==== RECORDED INFORMATION

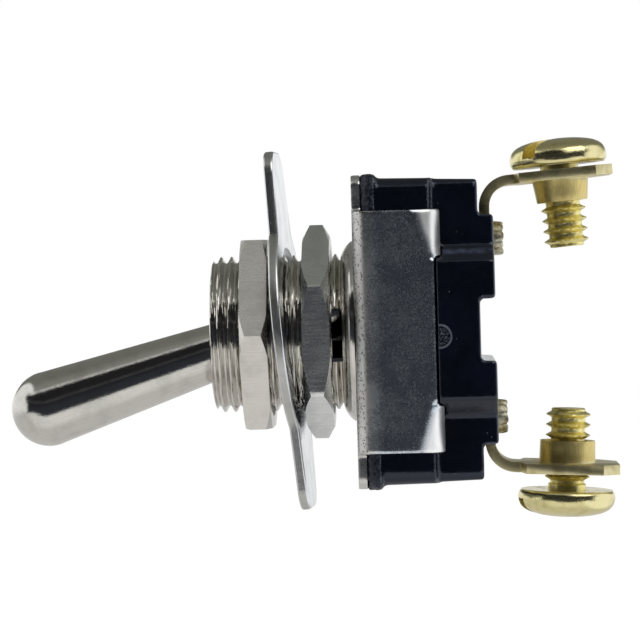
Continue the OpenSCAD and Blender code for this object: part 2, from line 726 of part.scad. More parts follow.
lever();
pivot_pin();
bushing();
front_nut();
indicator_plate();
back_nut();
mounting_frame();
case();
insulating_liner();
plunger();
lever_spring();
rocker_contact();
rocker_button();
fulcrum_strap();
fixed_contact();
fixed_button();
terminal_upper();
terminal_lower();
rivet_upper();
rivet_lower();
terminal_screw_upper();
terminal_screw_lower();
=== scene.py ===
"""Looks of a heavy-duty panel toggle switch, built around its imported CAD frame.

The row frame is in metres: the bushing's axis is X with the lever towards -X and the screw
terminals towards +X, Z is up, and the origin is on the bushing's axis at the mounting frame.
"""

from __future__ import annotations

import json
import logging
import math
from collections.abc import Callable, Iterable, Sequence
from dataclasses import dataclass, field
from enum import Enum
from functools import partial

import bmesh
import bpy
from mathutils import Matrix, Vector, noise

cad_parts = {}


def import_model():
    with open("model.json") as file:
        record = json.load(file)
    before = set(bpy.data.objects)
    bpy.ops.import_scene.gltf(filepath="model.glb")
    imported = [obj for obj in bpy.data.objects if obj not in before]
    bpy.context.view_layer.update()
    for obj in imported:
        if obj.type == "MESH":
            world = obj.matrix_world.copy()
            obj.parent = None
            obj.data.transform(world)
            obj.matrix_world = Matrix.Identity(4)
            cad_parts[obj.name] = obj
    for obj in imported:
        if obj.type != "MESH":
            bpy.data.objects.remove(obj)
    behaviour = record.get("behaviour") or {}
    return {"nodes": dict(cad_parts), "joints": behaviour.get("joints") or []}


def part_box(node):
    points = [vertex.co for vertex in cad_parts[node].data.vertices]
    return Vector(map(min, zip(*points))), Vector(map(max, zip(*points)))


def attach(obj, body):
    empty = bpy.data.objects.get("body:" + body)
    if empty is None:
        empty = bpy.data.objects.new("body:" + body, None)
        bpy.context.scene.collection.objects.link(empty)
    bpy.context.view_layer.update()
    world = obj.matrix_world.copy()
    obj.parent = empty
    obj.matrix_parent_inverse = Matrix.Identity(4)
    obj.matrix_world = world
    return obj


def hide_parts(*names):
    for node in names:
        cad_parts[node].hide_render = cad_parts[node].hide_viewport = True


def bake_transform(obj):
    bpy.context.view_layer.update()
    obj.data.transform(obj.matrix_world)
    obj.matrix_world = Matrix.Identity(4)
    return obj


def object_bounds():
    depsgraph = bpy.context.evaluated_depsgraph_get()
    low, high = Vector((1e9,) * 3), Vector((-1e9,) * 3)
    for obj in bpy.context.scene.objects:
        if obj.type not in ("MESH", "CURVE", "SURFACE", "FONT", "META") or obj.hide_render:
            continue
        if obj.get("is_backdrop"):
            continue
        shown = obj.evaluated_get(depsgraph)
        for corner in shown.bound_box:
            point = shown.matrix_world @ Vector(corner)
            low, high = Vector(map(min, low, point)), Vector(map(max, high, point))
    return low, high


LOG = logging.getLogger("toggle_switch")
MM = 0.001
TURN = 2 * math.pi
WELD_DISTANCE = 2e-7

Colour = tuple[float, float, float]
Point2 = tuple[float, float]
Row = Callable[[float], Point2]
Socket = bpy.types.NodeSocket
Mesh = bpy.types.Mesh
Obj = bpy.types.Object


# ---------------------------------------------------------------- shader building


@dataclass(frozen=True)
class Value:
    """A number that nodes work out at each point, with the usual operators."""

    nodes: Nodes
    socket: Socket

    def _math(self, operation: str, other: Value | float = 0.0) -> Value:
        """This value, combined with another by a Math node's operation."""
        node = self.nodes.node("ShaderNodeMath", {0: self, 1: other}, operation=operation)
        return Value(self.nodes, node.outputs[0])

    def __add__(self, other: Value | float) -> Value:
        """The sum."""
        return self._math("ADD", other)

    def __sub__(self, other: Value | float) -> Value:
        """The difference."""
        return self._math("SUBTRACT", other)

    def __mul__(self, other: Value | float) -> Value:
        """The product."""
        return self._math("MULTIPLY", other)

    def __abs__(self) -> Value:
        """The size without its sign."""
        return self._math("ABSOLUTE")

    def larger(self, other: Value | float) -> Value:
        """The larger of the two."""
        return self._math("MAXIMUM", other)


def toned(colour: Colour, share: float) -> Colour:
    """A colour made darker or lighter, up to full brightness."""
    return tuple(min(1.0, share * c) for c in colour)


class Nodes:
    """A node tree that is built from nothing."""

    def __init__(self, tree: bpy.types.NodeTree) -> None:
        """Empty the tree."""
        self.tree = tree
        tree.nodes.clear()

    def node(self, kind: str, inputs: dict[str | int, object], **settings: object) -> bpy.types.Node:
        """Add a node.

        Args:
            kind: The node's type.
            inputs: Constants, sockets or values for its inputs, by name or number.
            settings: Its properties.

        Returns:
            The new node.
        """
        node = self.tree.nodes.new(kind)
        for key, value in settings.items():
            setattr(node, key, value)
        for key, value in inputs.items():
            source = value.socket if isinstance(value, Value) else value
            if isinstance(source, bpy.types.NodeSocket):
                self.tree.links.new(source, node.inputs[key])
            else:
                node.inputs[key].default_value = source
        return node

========

• [TASK OBJECTIVE]: Repeat the data verbatim.

• [TASK OUTPUT]:
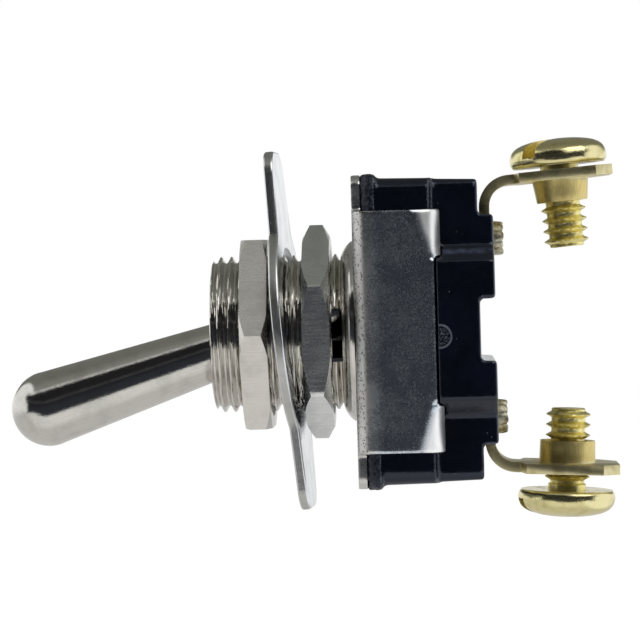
Continue the OpenSCAD and Blender code for this object: part 2, from line 726 of part.scad. More parts follow.
lever();
pivot_pin();
bushing();
front_nut();
indicator_plate();
back_nut();
mounting_frame();
case();
insulating_liner();
plunger();
lever_spring();
rocker_contact();
rocker_button();
fulcrum_strap();
fixed_contact();
fixed_button();
terminal_upper();
terminal_lower();
rivet_upper();
rivet_lower();
terminal_screw_upper();
terminal_screw_lower();
=== scene.py ===
"""Looks of a heavy-duty panel toggle switch, built around its imported CAD frame.

The row frame is in metres: the bushing's axis is X with the lever towards -X and the screw
terminals towards +X, Z is up, and the origin is on the bushing's axis at the mounting frame.
"""

from __future__ import annotations

import json
import logging
import math
from collections.abc import Callable, Iterable, Sequence
from dataclasses import dataclass, field
from enum import Enum
from functools import partial

import bmesh
import bpy
from mathutils import Matrix, Vector, noise

cad_parts = {}


def import_model():
    with open("model.json") as file:
        record = json.load(file)
    before = set(bpy.data.objects)
    bpy.ops.import_scene.gltf(filepath="model.glb")
    imported = [obj for obj in bpy.data.objects if obj not in before]
    bpy.context.view_layer.update()
    for obj in imported:
        if obj.type == "MESH":
            world = obj.matrix_world.copy()
            obj.parent = None
            obj.data.transform(world)
            obj.matrix_world = Matrix.Identity(4)
            cad_parts[obj.name] = obj
    for obj in imported:
        if obj.type != "MESH":
            bpy.data.objects.remove(obj)
    behaviour = record.get("behaviour") or {}
    return {"nodes": dict(cad_parts), "joints": behaviour.get("joints") or []}


def part_box(node):
    points = [vertex.co for vertex in cad_parts[node].data.vertices]
    return Vector(map(min, zip(*points))), Vector(map(max, zip(*points)))


def attach(obj, body):
    empty = bpy.data.objects.get("body:" + body)
    if empty is None:
        empty = bpy.data.objects.new("body:" + body, None)
        bpy.context.scene.collection.objects.link(empty)
    bpy.context.view_layer.update()
    world = obj.matrix_world.copy()
    obj.parent = empty
    obj.matrix_parent_inverse = Matrix.Identity(4)
    obj.matrix_world = world
    return obj


def hide_parts(*names):
    for node in names:
        cad_parts[node].hide_render = cad_parts[node].hide_viewport = True


def bake_transform(obj):
    bpy.context.view_layer.update()
    obj.data.transform(obj.matrix_world)
    obj.matrix_world = Matrix.Identity(4)
    return obj


def object_bounds():
    depsgraph = bpy.context.evaluated_depsgraph_get()
    low, high = Vector((1e9,) * 3), Vector((-1e9,) * 3)
    for obj in bpy.context.scene.objects:
        if obj.type not in ("MESH", "CURVE", "SURFACE", "FONT", "META") or obj.hide_render:
            continue
        if obj.get("is_backdrop"):
            continue
        shown = obj.evaluated_get(depsgraph)
        for corner in shown.bound_box:
            point = shown.matrix_world @ Vector(corner)
            low, high = Vector(map(min, low, point)), Vector(map(max, high, point))
    return low, high


LOG = logging.getLogger("toggle_switch")
MM = 0.001
TURN = 2 * math.pi
WELD_DISTANCE = 2e-7

Colour = tuple[float, float, float]
Point2 = tuple[float, float]
Row = Callable[[float], Point2]
Socket = bpy.types.NodeSocket
Mesh = bpy.types.Mesh
Obj = bpy.types.Object


# ---------------------------------------------------------------- shader building


@dataclass(frozen=True)
class Value:
    """A number that nodes work out at each point, with the usual operators."""

    nodes: Nodes
    socket: Socket

    def _math(self, operation: str, other: Value | float = 0.0) -> Value:
        """This value, combined with another by a Math node's operation."""
        node = self.nodes.node("ShaderNodeMath", {0: self, 1: other}, operation=operation)
        return Value(self.nodes, node.outputs[0])

    def __add__(self, other: Value | float) -> Value:
        """The sum."""
        return self._math("ADD", other)

    def __sub__(self, other: Value | float) -> Value:
        """The difference."""
        return self._math("SUBTRACT", other)

    def __mul__(self, other: Value | float) -> Value:
        """The product."""
        return self._math("MULTIPLY", other)

    def __abs__(self) -> Value:
        """The size without its sign."""
        return self._math("ABSOLUTE")

    def larger(self, other: Value | float) -> Value:
        """The larger of the two."""
        return self._math("MAXIMUM", other)


def toned(colour: Colour, share: float) -> Colour:
    """A colour made darker or lighter, up to full brightness."""
    return tuple(min(1.0, share * c) for c in colour)


class Nodes:
    """A node tree that is built from nothing."""

    def __init__(self, tree: bpy.types.NodeTree) -> None:
        """Empty the tree."""
        self.tree = tree
        tree.nodes.clear()

    def node(self, kind: str, inputs: dict[str | int, object], **settings: object) -> bpy.types.Node:
        """Add a node.

        Args:
            kind: The node's type.
            inputs: Constants, sockets or values for its inputs, by name or number.
            settings: Its properties.

        Returns:
            The new node.
        """
        node = self.tree.nodes.new(kind)
        for key, value in settings.items():
            setattr(node, key, value)
        for key, value in inputs.items():
            source = value.socket if isinstance(value, Value) else value
            if isinstance(source, bpy.types.NodeSocket):
                self.tree.links.new(source, node.inputs[key])
            else:
                node.inputs[key].default_value = source
        return node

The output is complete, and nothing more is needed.